(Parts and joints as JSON)
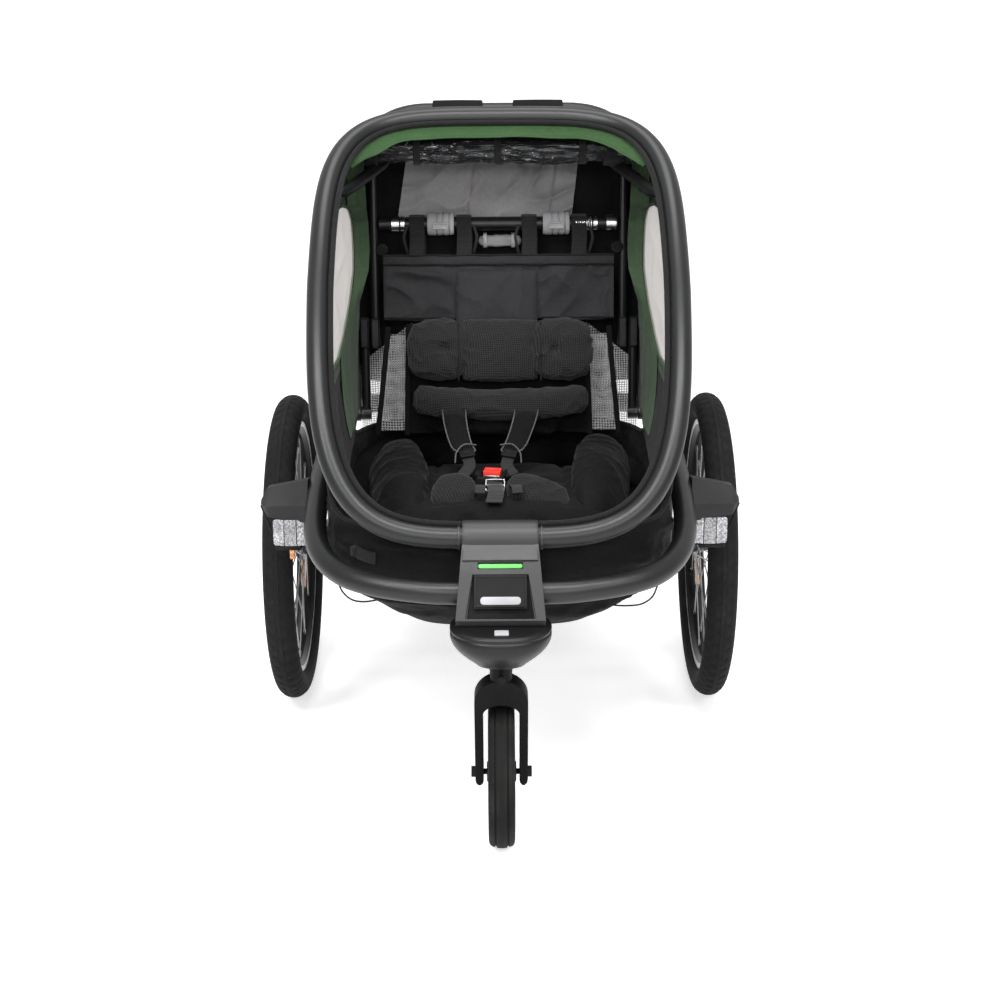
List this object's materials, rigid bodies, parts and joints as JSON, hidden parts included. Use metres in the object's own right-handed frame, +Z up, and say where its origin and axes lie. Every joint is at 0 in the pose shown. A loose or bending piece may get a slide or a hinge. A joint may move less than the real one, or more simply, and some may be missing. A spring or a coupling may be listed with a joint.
{
  "type": "child bike trailer",
  "caption": "Folding child bike trailer with a tubular hoop cabin, padded seat, spoked rear wheels on sprung arms, a swivelling front wheel, a push handle and a rear bag.",
  "frame": {"origin": "on the ground under the middle of the overall box", "axes": "+X across to the trailer's left-hand side as a rider in it would say, the right in a front view; -Y forward to the front wheel; +Z up"},
  "size_m": [0.755, 1.004, 0.963],
  "materials": {
    "black_fabric": "coated black woven",
    "black_mesh_fabric": "black and grey air mesh",
    "black_plastic": "fine grained black",
    "black_rim": "black with a machined wall",
    "clear_film": "soft clear film, slightly milky",
    "green_fabric": "dark green woven lining",
    "green_plastic": "bright green",
    "grey_plastic": "fine grained mid grey",
    "orange_reflector": "prismatic orange",
    "red_plastic": "red",
    "satin_dark_grey": "satin dark grey anodised tube",
    "soft_rubber": "soft black foam and rubber",
    "steel": "plain bright",
    "tyre_rubber": "matte black with a light tread",
    "white_reflector": "prismatic silver white"
  },
  "bodies": {
    "chassis": {"lower_frame": "satin_dark_grey", "front_bracket": "satin_dark_grey", "green_strip": "green_plastic", "wheel_dock": "satin_dark_grey", "wheel_guard_left": "satin_dark_grey", "wheel_guard_right": "satin_dark_grey", "front_reflector_left": "white_reflector", "front_reflector_right": "white_reflector", "axle_beam": "satin_dark_grey", "underbody_tub": "black_fabric", "seat_cushion": "black_fabric", "hip_pad_left": "black_mesh_fabric", "hip_pad_right": "black_mesh_fabric", "harness_buckle": "black_plastic", "canopy": "green_fabric", "side_window_left": "clear_film", "side_window_right": "clear_film", "rear_cover": "black_fabric", "rear_bag": "black_fabric", "suspension_spring_left": "steel", "suspension_spring_right": "steel"},
    "hoop": {"upper_hoop": "satin_dark_grey", "hoop_lip": "soft_rubber", "rain_cover_roll": "clear_film"},
    "rear_posts": {"rear_post_left": "satin_dark_grey", "rear_post_right": "satin_dark_grey"},
    "fold_links": {"fold_link_left": "satin_dark_grey", "fold_link_right": "satin_dark_grey", "seat_bar": "black_plastic", "back_straps": "black_fabric"},
    "clamp_left": {"bar_clamp_left": "grey_plastic"},
    "clamp_right": {"bar_clamp_right": "grey_plastic"},
    "handle": {"push_handle": "satin_dark_grey", "handle_grip_left": "soft_rubber", "handle_grip_right": "soft_rubber"},
    "backrest": {"seat_back": "black_fabric", "headrest": "black_fabric", "lumbar_roll": "black_fabric", "shoulder_pad_left": "black_mesh_fabric", "shoulder_pad_right": "black_mesh_fabric"},
    "caster": {"caster_fork": "satin_dark_grey", "front_axle": "steel"},
    "front_wheel": {"front_tyre": "tyre_rubber", "front_rim": "black_plastic"},
    "swivel_lock": {"swivel_knob": "black_plastic"},
    "dock_lever": {"bracket_lever": "grey_plastic"},
    "release_key": {"buckle_button": "red_plastic"},
    "parking_brake": {"brake_pedal": "grey_plastic"},
    "arm_left": {"suspension_arm_left": "satin_dark_grey"},
    "wheel_left": {"tyre_left": "tyre_rubber", "rim_left": "black_rim", "hub_and_spokes_left": "black_plastic", "spoke_reflector_left": "orange_reflector"},
    "wheel_release_left": {"axle_button_left": "black_plastic"},
    "arm_right": {"suspension_arm_right": "satin_dark_grey"},
    "wheel_right": {"tyre_right": "tyre_rubber", "rim_right": "black_rim", "hub_and_spokes_right": "black_plastic", "spoke_reflector_right": "orange_reflector"},
    "wheel_release_right": {"axle_button_right": "black_plastic"}
  },
  "joints": [
    {"name": "fold_hinge", "type": "hinge", "parent": "chassis", "child": "hoop", "pos_m": [0, -0.3845, 0.433], "axis": [1, 0, 0], "range_deg": [-30, 0], "deforming": ["canopy", "side_window_left", "side_window_right", "rear_cover", "rear_bag", "rain_cover_roll", "back_straps"]},
    {"name": "post_hinge", "type": "hinge", "parent": "chassis", "child": "rear_posts", "pos_m": [0, 0.2515, 0.455], "axis": [1, 0, 0], "range_deg": [0, 74.1]},
    {"name": "link_hinge", "type": "hinge", "parent": "hoop", "child": "fold_links", "pos_m": [0, 0.2765, 0.874], "axis": [1, 0, 0], "range_deg": [-59.8, 0]},
    {"name": "handle_hinge", "type": "hinge", "parent": "hoop", "child": "handle", "pos_m": [0, 0.3345, 0.874], "axis": [1, 0, 0], "range_deg": [-70, 35]},
    {"name": "clamp_slide_left", "type": "slide", "parent": "fold_links", "child": "clamp_left", "axis": [1, 0, 0], "range_m": [-0.004, 0.003]},
    {"name": "clamp_slide_right", "type": "slide", "parent": "fold_links", "child": "clamp_right", "axis": [1, 0, 0], "range_m": [-0.009, 0.0025]},
    {"name": "recline_hinge", "type": "hinge", "parent": "chassis", "child": "backrest", "pos_m": [0, 0.1965, 0.425], "axis": [1, 0, 0], "range_deg": [-5, 0], "deforming": ["back_straps"]},
    {"name": "caster_swivel", "type": "hinge", "parent": "chassis", "child": "caster", "pos_m": [0, -0.4435, 0.25], "axis": [0, 0, 1], "continuous": true},
    {"name": "front_wheel_spin", "type": "hinge", "parent": "caster", "child": "front_wheel", "pos_m": [0, -0.3985, 0.1035], "axis": [1, 0, 0], "continuous": true},
    {"name": "swivel_lock_slide", "type": "slide", "parent": "caster", "child": "swivel_lock", "axis": [0, 1, 0], "range_m": [0, 0.004], "stiffness_N_per_m": 400},
    {"name": "dock_lever_hinge", "type": "hinge", "parent": "chassis", "child": "dock_lever", "pos_m": [0, -0.4245, 0.3942], "axis": [1, 0, 0], "range_deg": [-25, 0], "stiffness_Nm_per_rad": 0.4},
    {"name": "release_key_press", "type": "slide", "parent": "chassis", "child": "release_key", "axis": [0, 0.0698, -0.9976], "range_m": [0, 0.002], "stiffness_N_per_m": 800},
    {"name": "brake_pedal_hinge", "type": "hinge", "parent": "chassis", "child": "parking_brake", "pos_m": [0.15, 0.081, 0.256], "axis": [1, 0, 0], "range_deg": [-18, 0]},
    {"name": "suspension_hinge_left", "type": "hinge", "parent": "chassis", "child": "arm_left", "pos_m": [0, 0.0565, 0.262], "axis": [1, 0, 0], "range_deg": [-3, 6], "stiffness_Nm_per_rad": 250, "springref_deg": -1.72, "deforming": ["suspension_spring_left"]},
    {"name": "wheel_spin_left", "type": "hinge", "parent": "arm_left", "child": "wheel_left", "pos_m": [-0.34, 0.1665, 0.25], "axis": [1, 0, 0], "continuous": true},
    {"name": "wheel_release_press_left", "type": "slide", "parent": "wheel_left", "child": "wheel_release_left", "axis": [1, 0, 0], "range_m": [0, 0.004], "stiffness_N_per_m": 800},
    {"name": "suspension_hinge_right", "type": "hinge", "parent": "chassis", "child": "arm_right", "pos_m": [0, 0.0565, 0.262], "axis": [1, 0, 0], "range_deg": [-3, 6], "stiffness_Nm_per_rad": 250, "springref_deg": -1.72, "deforming": ["suspension_spring_right"]},
    {"name": "wheel_spin_right", "type": "hinge", "parent": "arm_right", "child": "wheel_right", "pos_m": [0.34, 0.1665, 0.25], "axis": [1, 0, 0], "continuous": true},
    {"name": "wheel_release_press_right", "type": "slide", "parent": "wheel_right", "child": "wheel_release_right", "axis": [-1, 0, 0], "range_m": [0, 0.004], "stiffness_N_per_m": 800}
  ],
  "couplings": [
    {"joint": "post_hinge", "follows": "fold_hinge", "ratio": -2.467},
    {"joint": "link_hinge", "follows": "fold_hinge", "ratio": 1.99}
  ]
}
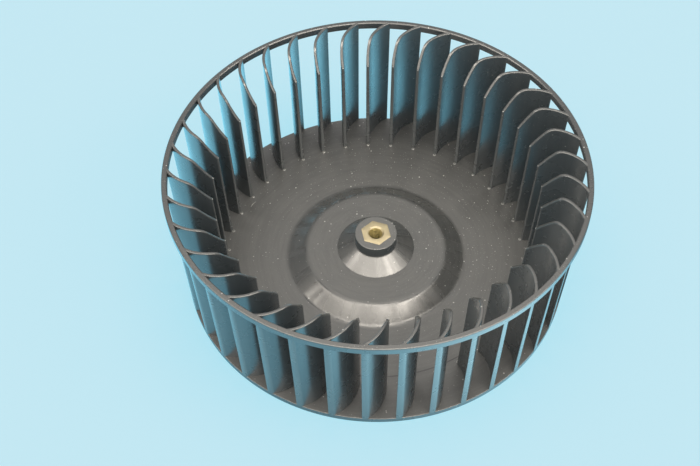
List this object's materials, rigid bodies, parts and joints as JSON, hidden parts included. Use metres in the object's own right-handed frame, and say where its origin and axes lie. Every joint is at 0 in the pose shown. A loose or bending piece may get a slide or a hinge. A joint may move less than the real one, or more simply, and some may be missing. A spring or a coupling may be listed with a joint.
{
  "type": "blower wheel",
  "caption": "Forward curved centrifugal fan wheel for a range hood: closed back plate with raised hub, curved blades tied by a top ring, brass hexagonal insert with a threaded bore.",
  "frame": {"origin": "on the wheel's axis, in the plane of the flat underside of the back plate", "axes": "+Z along the axis of rotation, from the closed back plate to the open eye; +X to the right in the picture's view"},
  "size_m": [0.21, 0.21, 0.0744],
  "materials": {
    "wheel_plastic": "satin, as moulded",
    "insert_brass": "turned"
  },
  "bodies": {
    "root": {"blower_wheel": "wheel_plastic", "hub_insert": "insert_brass"}
  },
  "joints": []
}
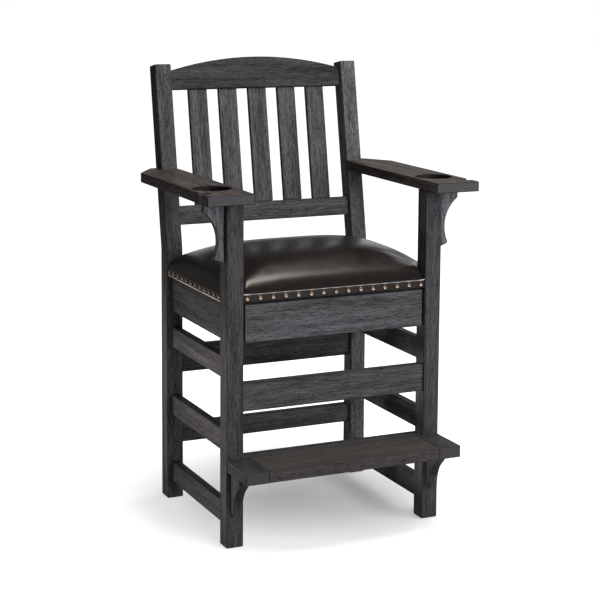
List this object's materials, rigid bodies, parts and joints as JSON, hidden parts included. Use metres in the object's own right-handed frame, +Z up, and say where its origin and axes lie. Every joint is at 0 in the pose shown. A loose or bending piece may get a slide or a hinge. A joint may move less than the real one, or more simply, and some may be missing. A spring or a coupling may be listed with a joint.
{
  "type": "billiard spectator chair",
  "caption": "Tall wooden spectator armchair with a raked slat back, nailed leather seat, drawer under the seat, footrest, and arms with a cup recess and a cue notch.",
  "frame": {"origin": "on the floor, under the middle of the whole chair's extents", "axes": "+X to the right of somebody who looks at the chair's front, +Y to the back of the chair, +Z up"},
  "size_m": [0.7578, 0.6966, 1.2124],
  "materials": {
    "black_wood": "black stain on open grain, satin",
    "drawer_wood": "plain hardwood, thin clear lacquer",
    "plywood": "birch plywood, unfinished",
    "leather": "smooth black upholstery leather, semi-gloss",
    "nylon": "moulded nylon, matt"
  },
  "bodies": {
    "chair": {"arm_corbel_left": "black_wood", "arm_corbel_right": "black_wood", "arm_left": "black_wood", "arm_right": "black_wood", "back_slat_1": "black_wood", "back_slat_2": "black_wood", "back_slat_3": "black_wood", "back_slat_4": "black_wood", "back_slat_5": "black_wood", "corner_block_left": "drawer_wood", "corner_block_right": "drawer_wood", "crest_rail": "black_wood", "drawer_runner_left": "drawer_wood", "drawer_runner_right": "drawer_wood", "foot_glide_front_left": "nylon", "foot_glide_front_right": "nylon", "foot_glide_rear_left": "nylon", "foot_glide_rear_right": "nylon", "footrest_board": "black_wood", "footrest_bracket_left": "black_wood", "footrest_bracket_right": "black_wood", "footrest_end_left": "black_wood", "footrest_end_right": "black_wood", "footrest_rail": "black_wood", "front_post_left": "black_wood", "front_post_right": "black_wood", "front_stretcher": "black_wood", "lower_back_rail": "black_wood", "rear_apron": "black_wood", "rear_post_left": "black_wood", "rear_post_right": "black_wood", "rear_stretcher_lower": "black_wood", "rear_stretcher_upper": "black_wood", "seat_band_front": "leather", "seat_band_left": "leather", "seat_band_rear": "leather", "seat_band_right": "leather", "seat_cushion": "leather", "seat_deck": "plywood", "side_apron_left": "black_wood", "side_apron_right": "black_wood", "side_stretcher_lower_left": "black_wood", "side_stretcher_lower_right": "black_wood", "side_stretcher_middle_left": "black_wood", "side_stretcher_middle_right": "black_wood", "side_stretcher_upper_left": "black_wood", "side_stretcher_upper_right": "black_wood"},
    "drawer": {"drawer_back": "drawer_wood", "drawer_bottom": "plywood", "drawer_front": "black_wood", "drawer_side_left": "drawer_wood", "drawer_side_right": "drawer_wood"}
  },
  "joints": [
    {"name": "drawer_slide", "type": "slide", "parent": "chair", "child": "drawer", "axis": [0, -1, 0], "range_m": [0, 0.26]}
  ]
}
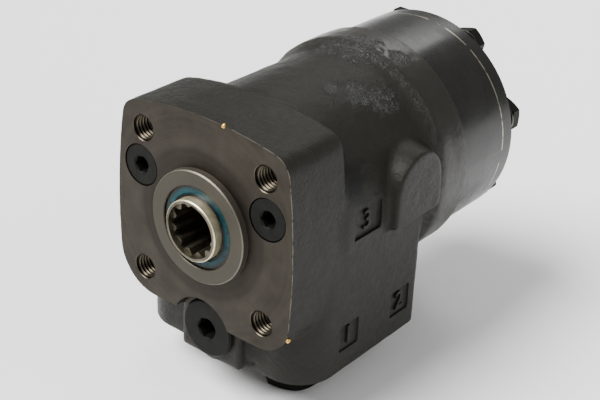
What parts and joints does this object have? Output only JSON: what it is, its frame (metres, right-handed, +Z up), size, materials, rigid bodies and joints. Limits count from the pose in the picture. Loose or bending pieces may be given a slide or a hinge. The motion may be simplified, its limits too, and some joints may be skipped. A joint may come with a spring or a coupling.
{
  "type": "orbital steering unit",
  "caption": "Orbital hydraulic steering unit with square flange, splined input socket, round gear set with bolted end cover and a port block below.",
  "frame": {"origin": "centre of the mounting flange's front face, on the input spline's axis", "axes": "+Y along the main axis from the flange to the end cover, +Z up, ports open towards -Z, +X to the right seen from the front"},
  "size_m": [0.0945, 0.1528, 0.1236],
  "materials": {
    "cast_housing": "satin black paint on sand-cast iron, machined faces bare",
    "black_steel": "smooth satin black paint",
    "dust_seal_rubber": "blue-green nitrile rubber",
    "black_rubber": "black nitrile rubber",
    "black_oxide": "matt black oxide on steel",
    "seal_washer": "plain pressed metal",
    "bright_steel": "ground and hardened steel"
  },
  "bodies": {
    "housing_body": {"housing": "cast_housing", "dust_seal": "dust_seal_rubber", "shaft_seal": "black_rubber", "front_race": "bright_steel", "distributor_plate": "black_steel", "gear_ring": "black_steel", "end_cover": "black_steel", "housing_o_ring": "black_rubber", "plate_o_ring": "black_rubber", "cover_o_ring": "black_rubber", "cover_bolts": "black_oxide", "bolt_washers": "seal_washer", "check_bush": "bright_steel", "suction_pins": "bright_steel", "relief_plug": "black_oxide", "relief_plug_washer": "seal_washer", "relief_screw": "bright_steel", "relief_seat": "bright_steel", "relief_spring": "bright_steel", "shock_plug_left": "black_oxide", "shock_plug_right": "black_oxide", "shock_screw_left": "bright_steel", "shock_screw_right": "bright_steel", "shock_seat_left": "bright_steel", "shock_seat_right": "bright_steel", "shock_spring_left": "bright_steel", "shock_spring_right": "bright_steel", "tank_port_plug": "black_oxide", "tank_plug_ring": "seal_washer"},
    "sleeve_body": {"control_sleeve": "bright_steel", "cross_pin": "bright_steel", "spring_ring": "bright_steel", "centring_springs": "bright_steel", "rear_race": "bright_steel"},
    "spool_body": {"spool": "bright_steel"},
    "cage_body": {"needle_cage": "bright_steel", "needles": "bright_steel"},
    "carrier_body": {"cardan_spacer": "bright_steel"},
    "rotor_body": {"gear_rotor": "bright_steel"},
    "cardan_body": {"cardan_shaft": "bright_steel"},
    "relief_poppet_body": {"relief_poppet": "bright_steel"},
    "shock_ball_left_body": {"shock_ball_left": "bright_steel"},
    "shock_ball_right_body": {"shock_ball_right": "bright_steel"},
    "check_ball_body": {"check_ball": "bright_steel"},
    "suction_ball_left_body": {"suction_ball_left": "bright_steel"},
    "suction_ball_right_body": {"suction_ball_right": "bright_steel"}
  },
  "joints": [
    {"name": "sleeve_turn", "type": "hinge", "parent": "housing_body", "child": "sleeve_body", "pos_m": [0, 0, 0], "axis": [0, -1, 0], "continuous": true},
    {"name": "spool_deflect", "type": "hinge", "parent": "sleeve_body", "child": "spool_body", "pos_m": [0, 0, 0], "axis": [0, -1, 0], "range_deg": [-10, 10], "stiffness_Nm_per_rad": 6, "deforming": ["centring_springs"]},
    {"name": "cage_turn", "type": "hinge", "parent": "housing_body", "child": "cage_body", "pos_m": [0, 0, 0], "axis": [0, -1, 0], "continuous": true},
    {"name": "orbit", "type": "hinge", "parent": "housing_body", "child": "carrier_body", "pos_m": [0, 0, 0], "axis": [0, -1, 0], "continuous": true},
    {"name": "rotor_spin", "type": "hinge", "parent": "carrier_body", "child": "rotor_body", "pos_m": [0.00322, 0.1241, 0.00074], "axis": [0, -1, 0], "continuous": true},
    {"name": "cardan_spin", "type": "hinge", "parent": "carrier_body", "child": "cardan_body", "pos_m": [0, 0.0525, 0], "axis": [-0.0454, -0.9989, -0.0105], "continuous": true},
    {"name": "relief_lift", "type": "slide", "parent": "housing_body", "child": "relief_poppet_body", "axis": [0, -1, 0], "range_m": [0, 0.0015], "stiffness_N_per_m": 8000, "springref_m": -0.004, "deforming": ["relief_spring"]},
    {"name": "shock_lift_left", "type": "slide", "parent": "housing_body", "child": "shock_ball_left_body", "axis": [0, -1, 0], "range_m": [0, 0.001], "stiffness_N_per_m": 8000, "springref_m": -0.004, "deforming": ["shock_spring_left"]},
    {"name": "shock_lift_right", "type": "slide", "parent": "housing_body", "child": "shock_ball_right_body", "axis": [0, -1, 0], "range_m": [0, 0.001], "stiffness_N_per_m": 8000, "springref_m": -0.004, "deforming": ["shock_spring_right"]},
    {"name": "check_lift", "type": "slide", "parent": "housing_body", "child": "check_ball_body", "axis": [0, -1, 0], "range_m": [0, 0.003]},
    {"name": "suction_lift_left", "type": "slide", "parent": "housing_body", "child": "suction_ball_left_body", "axis": [0, 1, 0], "range_m": [0, 0.001]},
    {"name": "suction_lift_right", "type": "slide", "parent": "housing_body", "child": "suction_ball_right_body", "axis": [0, 1, 0], "range_m": [0, 0.001]}
  ],
  "couplings": [
    {"joint": "cage_turn", "follows": "sleeve_turn", "ratio": 0.5},
    {"joint": "orbit", "follows": "sleeve_turn", "ratio": -6},
    {"joint": "rotor_spin", "follows": "sleeve_turn", "ratio": 7},
    {"joint": "cardan_spin", "follows": "sleeve_turn", "ratio": 7}
  ]
}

→ **WORK INSTRUCTIONS**:
List the lines of the records where "object" occurs.

→ **OUTPUT FOR THIS EXERCISE**:
List this object's materials, rigid bodies, parts and joints as JSON, hidden parts included. Use metres in the object's own right-handed frame, +Z up, and say where its origin and axes lie. Every joint is at 0 in the pose shown. A loose or bending piece may get a slide or a hinge. A joint may move less than the real one, or more simply, and some may be missing. A spring or a coupling may be listed with a joint.
List this object's materials, rigid bodies, parts and joints as JSON, hidden parts included. Use metres in the object's own right-handed frame, and say where its origin and axes lie. Every joint is at 0 in the pose shown. A loose or bending piece may get a slide or a hinge. A joint may move less than the real one, or more simply, and some may be missing. A spring or a coupling may be listed with a joint.
List this object's materials, rigid bodies, parts and joints as JSON, hidden parts included. Use metres in the object's own right-handed frame, +Z up, and say where its origin and axes lie. Every joint is at 0 in the pose shown. A loose or bending piece may get a slide or a hinge. A joint may move less than the real one, or more simply, and some may be missing. A spring or a coupling may be listed with a joint.
What parts and joints does this object have? Output only JSON: what it is, its frame (metres, right-handed, +Z up), size, materials, rigid bodies and joints. Limits count from the pose in the picture. Loose or bending pieces may be given a slide or a hinge. The motion may be simplified, its limits too, and some joints may be skipped. A joint may come with a spring or a coupling.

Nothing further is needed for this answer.